Но прежде остановимся на самом переходе от слова безличного повествования о герое к слову героя о самом себе. Отсутствие ритмических различий и знаков препинания, разделения (двоеточия и кавычек) придает этому Я статус еще одного первичного авторского голоса (был безличный, а появился еще один — личный авторский голос), который позиционирует себя как «собственный объект», то есть говорящий о самом себе (по Л.Я. Гинзбург, это лирический герой). Образ «неизвестного солдата» индивидуализируется (теперь это известное «Я»), а «знаменитая» земная могила обретает новые смыслы: не земная (как в Париже), а «воздушная», и лично этому Я принадлежащая («в своей»). И далее, после включения этой «могилы» в новое обобщение — «воздушная яма», которая «влечет» поэтов, — она становится знаком личной посмертной славы героя как поэта (тем более там дальше появляется Лермонтов), а также «знаком бессмертия» поэтов вообще.

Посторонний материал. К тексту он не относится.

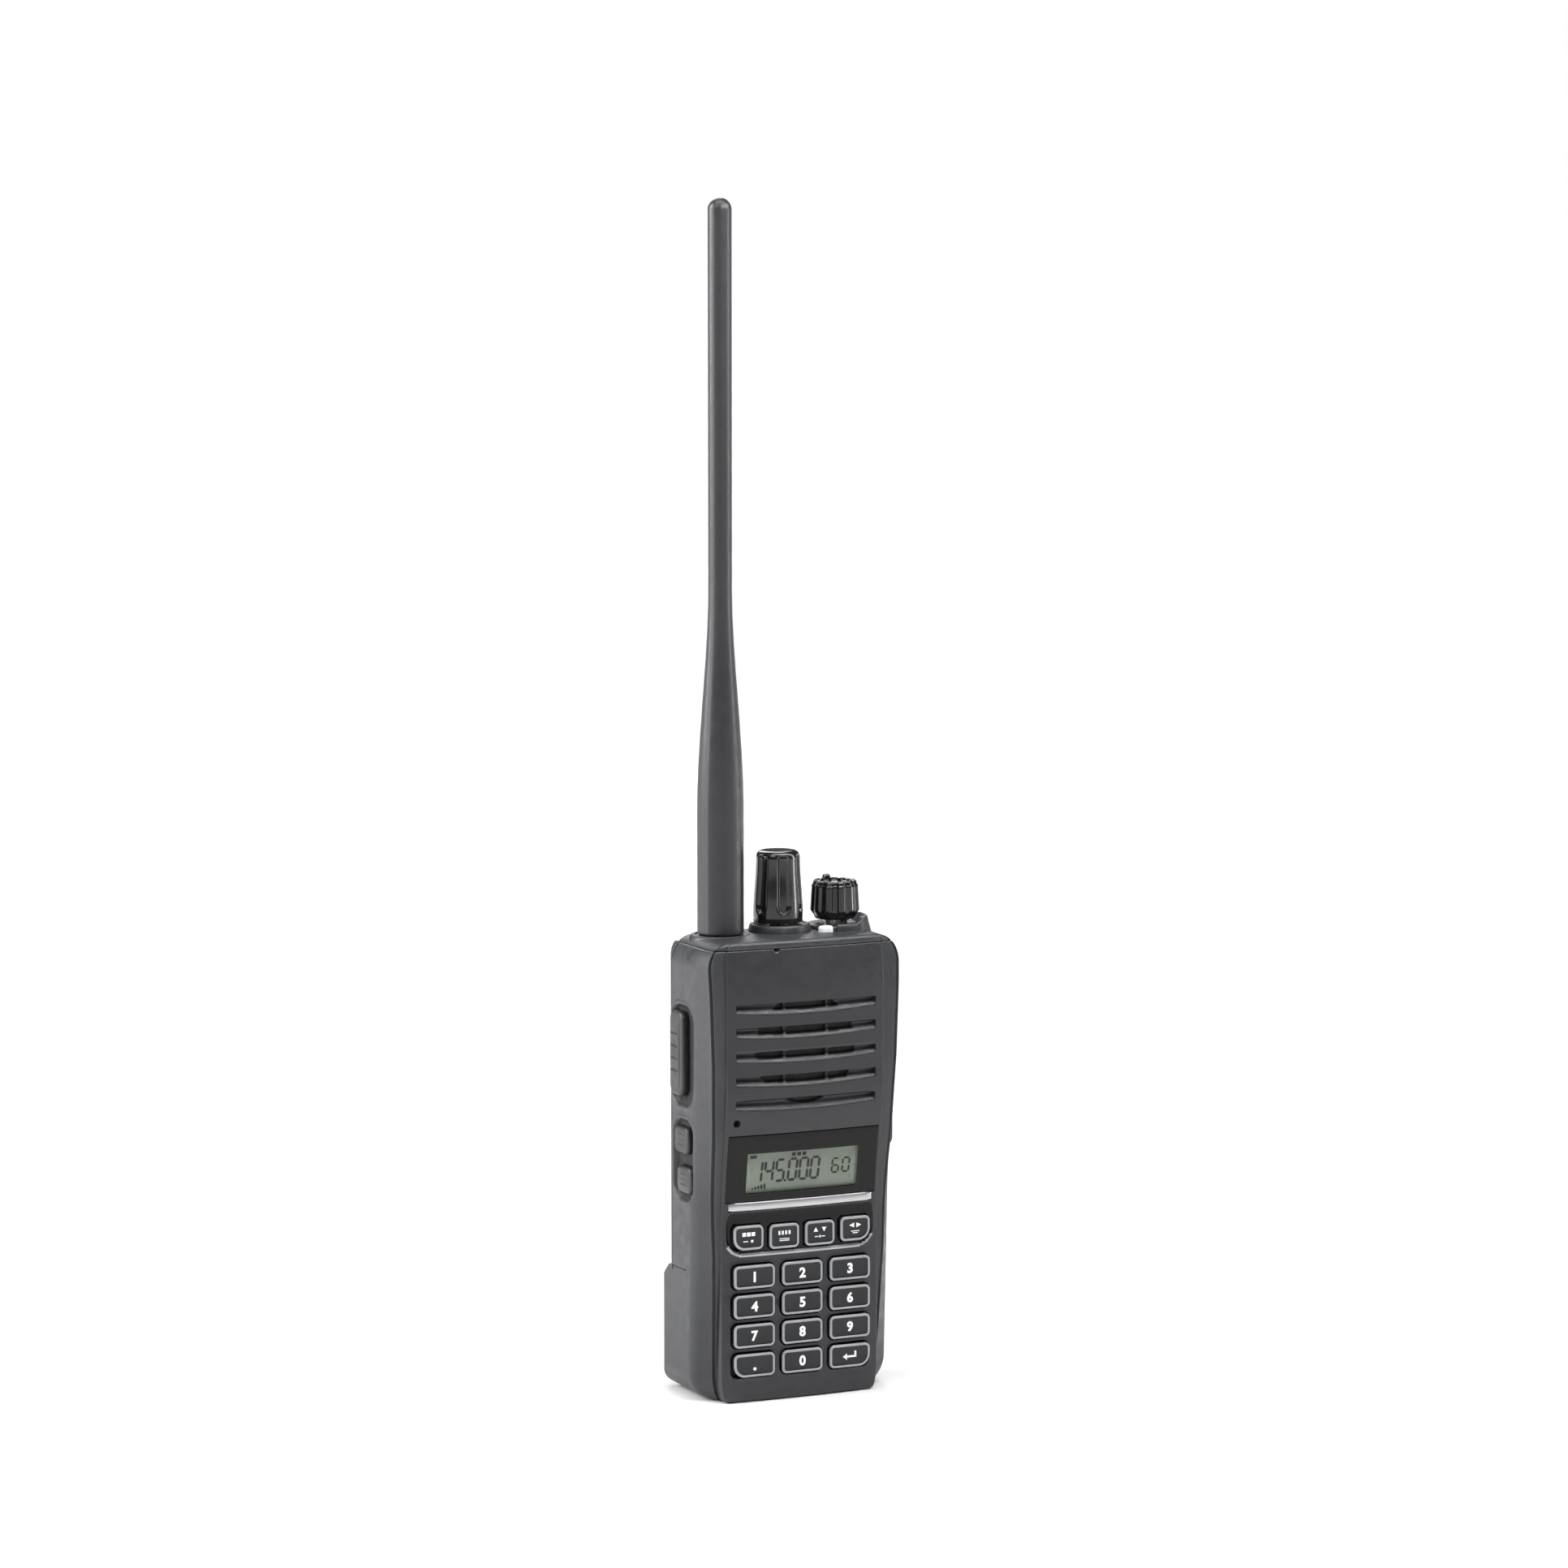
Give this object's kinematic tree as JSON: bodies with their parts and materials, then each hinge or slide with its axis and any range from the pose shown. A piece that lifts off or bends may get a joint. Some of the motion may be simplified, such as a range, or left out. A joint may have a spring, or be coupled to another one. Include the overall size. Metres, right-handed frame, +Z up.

В совокупности с обращением этого Я к ласточке («ласточка» — один из опознавательных знаков поэзии и поэтического слова в лирике Мандельштама), мы определим этот авторский голос как «Я-поэт». И «воздушная могила, которая влечет», и обращение к ласточке («Научи меня, ласточка хилая…»), и разговор о Лермонтове («И за Лермонтова Михаила / Я отдам тебе строгий отчет…», — все это позиционирование себя как «Я-поэта».
***
Хоружий С.С.: Здесь у вас получается некая связь поэтической означенности автора со стихией воздуха? Поэзия и воздушность как-то сопрягаются?
Черашняя Д.И.: Да, я к этому приведу. Но в данном случае я подчеркиваю, что здесь лирический герой говорит о себе как о «Я-поэте».
***
В слове этого лирического героя (поэта) образ «могилы» амбивалентно совмещает в себе и земное («сутулого», «яма»), и небесное («воздушная могила»), телесное и духовное, забвение и память.
Ю.И. Левин обратил внимание на дейксис «этой воздушной могиле», придающий «воздушной могиле» «личные коннотации», в чем он увидел подтверждение одной из своих идей прочтения текста как «горячего репортажа», и тяготение к непосредственности высказывания.